How Good Is Google Gemma — Comparing to Mistral and Qwen1.5

2 min readMar 4, 2024

This article briefly evaluates Google’s new Gemma, compared to the baseline models of Qwen1.5, Mistral, and Llama-2.

TL;DR

Code Capability: Top tired with Qwen1.5, surpassing Mistral, but still some distance from CodeLlama.
Math Capability: Does not surpass Qwen1.5, tied for second place with Mistral.
Text Modeling Capability: Has a significant gap with Mistral, but significantly more robustness than Llama-2 and Qwen1.5.
Academic Capability: Has a gap with Mistral, tied for second place with Qwen1.5.
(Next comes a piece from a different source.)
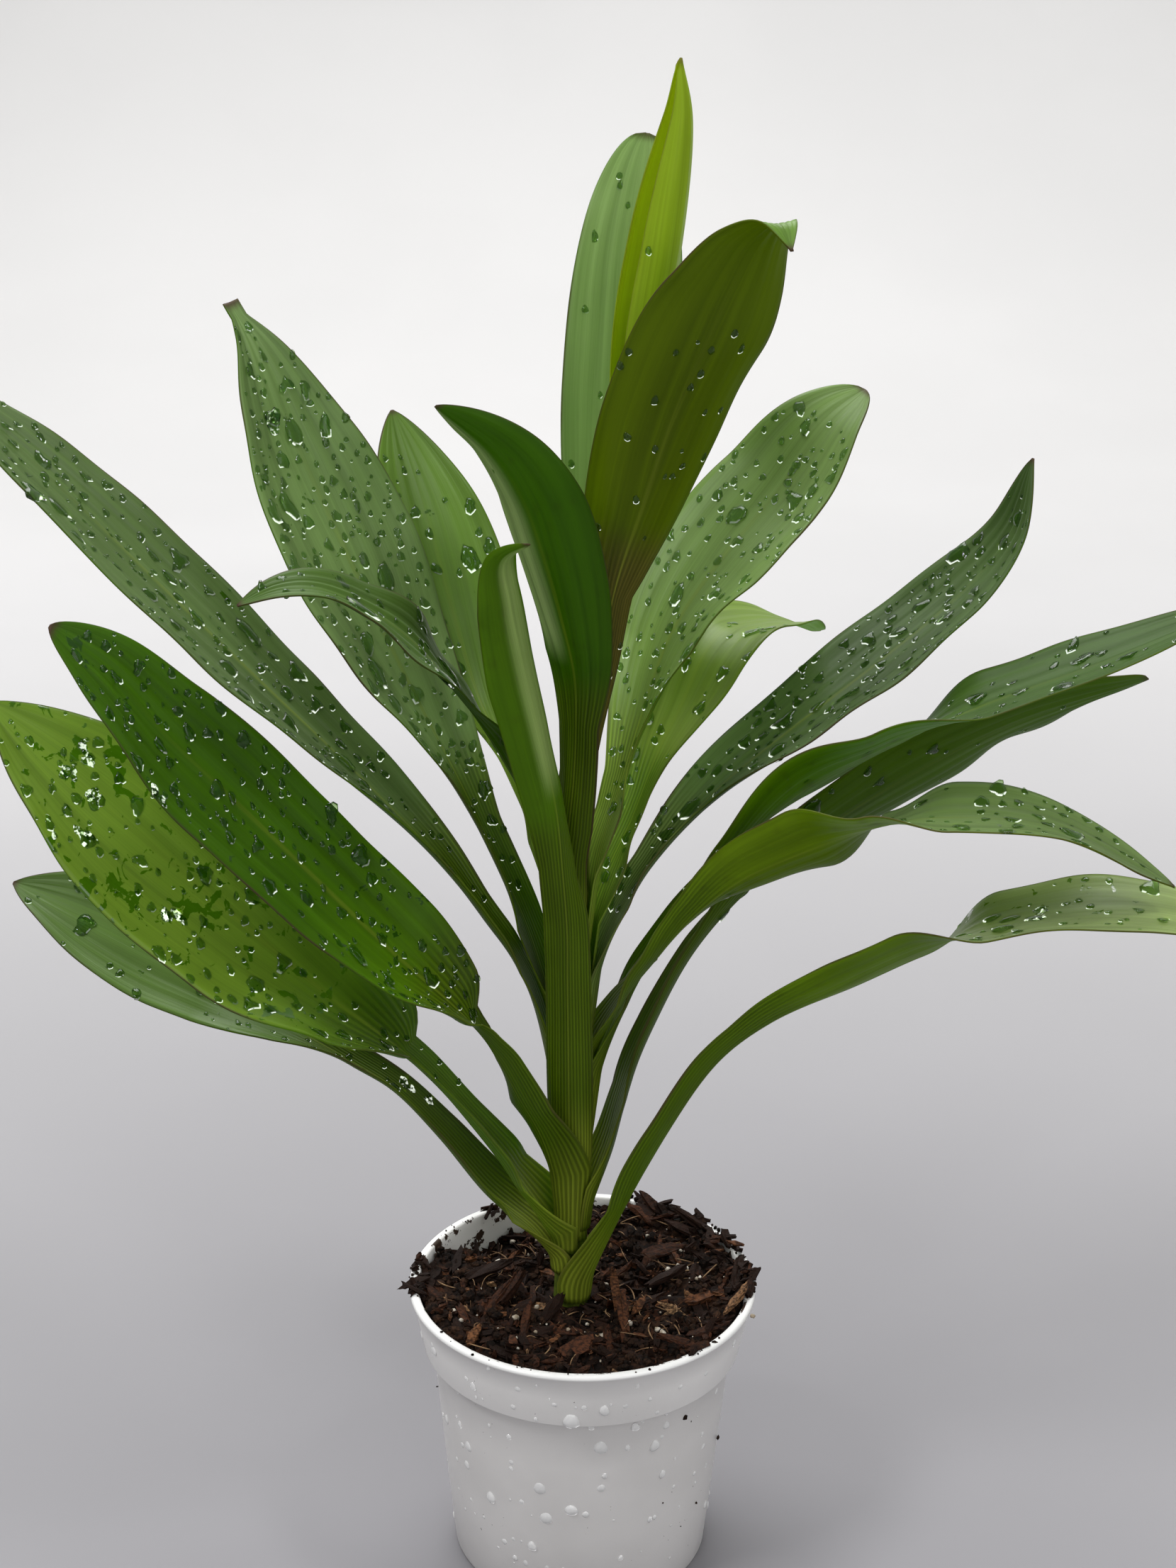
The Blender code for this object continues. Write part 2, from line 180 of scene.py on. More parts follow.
def maths(operation, a, b=0.0):
    return addNode(treeOf(a, b), "ShaderNodeMath", {0: a, 1: b}, operation=operation).outputs[0]


def plus(a, b):
    return maths("ADD", a, b)


def minus(a, b):
    return maths("SUBTRACT", a, b)


def times(a, b):
    return maths("MULTIPLY", a, b)


def ramp(value, low, high, start=0.0, end=1.0):
    inputs = {"Value": value, "From Min": low, "From Max": high, "To Min": start, "To Max": end}
    return addNode(value.id_data, "ShaderNodeMapRange", inputs, interpolation_type="SMOOTHSTEP").outputs[0]


def mixed(factor, a, b, blend="MIX"):
    a, b = (c if isinstance(c, bpy.types.NodeSocket) else (*c[:3], 1.0) for c in (a, b))
    inputs = {0: factor, 6: a, 7: b}
    return addNode(treeOf(factor, a, b), "ShaderNodeMix", inputs, data_type="RGBA", blend_type=blend).outputs[2]


def noisy(vector, scale, detail=2.0, rough=0.5, distortion=0.0):
    inputs = {"Vector": vector, "Scale": scale, "Detail": detail, "Roughness": rough, "Distortion": distortion}
    return addNode(vector.id_data, "ShaderNodeTexNoise", inputs).outputs[0]


def stretched(place, x, y, z):
    return addNode(place.id_data, "ShaderNodeMapping", {0: place, 3: (x, y, z)}).outputs[0]


def joined(x, y, z):
    return addNode(treeOf(x, y, z), "ShaderNodeCombineXYZ", {0: x, 1: y, 2: z}).outputs[0]


def lengthOf(vector):
    return addNode(vector.id_data, "ShaderNodeVectorMath", {0: vector}, operation="LENGTH").outputs["Value"]


def objectPlace(tree):
    return addNode(tree, "ShaderNodeTexCoord").outputs["Object"]


def attribute(tree, name):
    return addNode(tree, "ShaderNodeAttribute", attribute_name=name).outputs["Fac"]


def newGroup(name, colours, numbers, outputs):
    tree = bpy.data.node_groups.new(name, "ShaderNodeTree")
    for kind, given in (("NodeSocketColor", colours), ("NodeSocketFloat", numbers)):
        for label, value in given.items():
            socket = tree.interface.new_socket(label, in_out="INPUT", socket_type=kind)
            socket.default_value = (*value, 1.0) if kind == "NodeSocketColor" else value
    for label in outputs:
        kind = "NodeSocketColor" if label == "Colour" else "NodeSocketFloat"
        tree.interface.new_socket(label, in_out="OUTPUT", socket_type=kind)
    return tree, tree.nodes.new("NodeGroupInput").outputs, tree.nodes.new("NodeGroupOutput").inputs


def addPattern(tree, group, colours, numbers):
    pattern = addNode(tree, "ShaderNodeGroup", node_tree=group)
    for key, value in colours.items():
        pattern.inputs[key].default_value = (*value, 1.0)
    for key, value in numbers.items():
        pattern.inputs[key].default_value = value
    return pattern.outputs


def newMaterial(name, roughness=0.5, specular=0.5):
    material = bpy.data.materials.new(name)
    material.use_nodes = True
    shader = material.node_tree.nodes["Principled BSDF"]
    shader.inputs["Roughness"].default_value = roughness
    shader.inputs["Specular IOR Level"].default_value = specular
    return material, material.node_tree, shader.inputs


def feed(source, target):
    source.id_data.links.new(source, target)


def bumped(inputs, height, strength, depth):
    bump = addNode(height.id_data, "ShaderNodeBump", {"Height": height, "Strength": strength, "Distance": depth})
    feed(bump.outputs[0], inputs["Normal"])


# the room: a floor that turns up into a backdrop, with painted shade that darkens it towards the plant, and soft light

studio = dict(wallColour=(0.82, 0.815, 0.81), paintedShadeColour=(0.235, 0.23, 0.245), shadeReach=(-0.2, 2.1), world=0.32,
              front=-5.0, wall=2.6, bend=1.2, wallTop=4.0, wide=9.0, steps=24)
lamps = [  # name, place, aim, size in metres, power in watts
    ("wallPanel", (0, 1.5, 2.7), (0, 2.5, 0.3), 1.8, 22),
    ("skyPanel", (-0.25, 0.8, 1.6), (0, 0, 0.3), 1.1, 22),
    ("windowPanel", (-0.95, -0.65, 1.7), (0, 0, 0.25), 0.45, 15),
    ("stripPanel", (0.8, -0.3, 1.75), (0, 0, 0.25), 0.3, 7),
    ("frontPanel", (0.9, -1.6, 1.3), (0, 0, 0.25), 1.4, 11),
]


def buildStudio():
    material, tree, shader = newMaterial("floorWithPaintedShade", roughness=0.7, specular=0.2)
    place = objectPlace(tree)
    # painted shade: the floor is dark near the plant and pales with distance up into the backdrop
    pale = mixed(ramp(lengthOf(place), *studio["shadeReach"]), studio["paintedShadeColour"], studio["wallColour"])
    shade = mixed(ramp(noisy(place, 3.0, 3.0), 0.35, 0.65), (0.97, 0.97, 0.97), (1, 1, 1))
    feed(mixed(1.0, pale, shade, "MULTIPLY"), shader["Base Color"])
    bm = bmesh.new()
    steps, bend, flat = studio["steps"], studio["bend"], studio["wall"] - studio["bend"]
    bmesh.ops.create_grid(bm, x_segments=1, y_segments=steps, size=1.0)
    for v in bm.verts:
        step = round((v.co.y + 1) / 2 * steps)
        turn = math.radians(90) * within((step - 2) / (steps - 4), 0, 1)
        y, z = flat + bend * math.sin(turn), bend * (1 - math.cos(turn))
        if step < 2:
            y = studio["front"] + step * (flat - studio["front"]) / 2
        if step > steps - 2:
            z += (step - steps + 2) * (studio["wallTop"] - bend) / 2
        v.co = (v.co.x * studio["wide"], y, z)
    backdrop = addMesh("backdrop", bm, [material])

    world = bpy.data.worlds.new("softSky")
    world.use_nodes = True
    background = world.node_tree.nodes["Background"]
    background.inputs[0].default_value = (1.0, 0.99, 0.98, 1.0)
    background.inputs[1].default_value = studio["world"]
    bpy.context.scene.world = world
    for name, place, aim, size, power in lamps:
        data = bpy.data.lights.new(name, "AREA")
        data.size = size
        data.energy = power
        light = addObject(name, data)
        light.location = place
        light.rotation_euler = (Vector(aim) - Vector(place)).to_track_quat("-Z", "Y").to_euler()
    bpy.context.scene.view_settings.view_transform = "Standard"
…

Tested on the Github dataset.

CodeLlama is the best, but the lead has narrowed on the latest data.

Next are Qwen1.5 and Gemma, slightly ahead of Mistral, significantly ahead of Llama-2.

Tested on StackOverflow Math.

Qwen1.5 is the strongest, Gemma and Mistral are next, both ahead of Llama-2.

Tested on English Wikipedia.

Llama-2 is the best, but the lead quickly narrows over time, indicating a high risk of overfitting.

Qwen1.5 has the same overfitting problem.

Mistral and Gemma have very stable performance, indicating strong robustness.

Tested on the arXiv dataset.

Mistral is slightly ahead, Qwen1.5 and Gemma are tied for second, both significantly ahead of Llama-2.

Summary Gemma performs very strongly overall, with excellent performance in many scenarios.

Leading Llama-2 is unquestionable, and it has wins and losses compared to Qwen1.5 and Mistral.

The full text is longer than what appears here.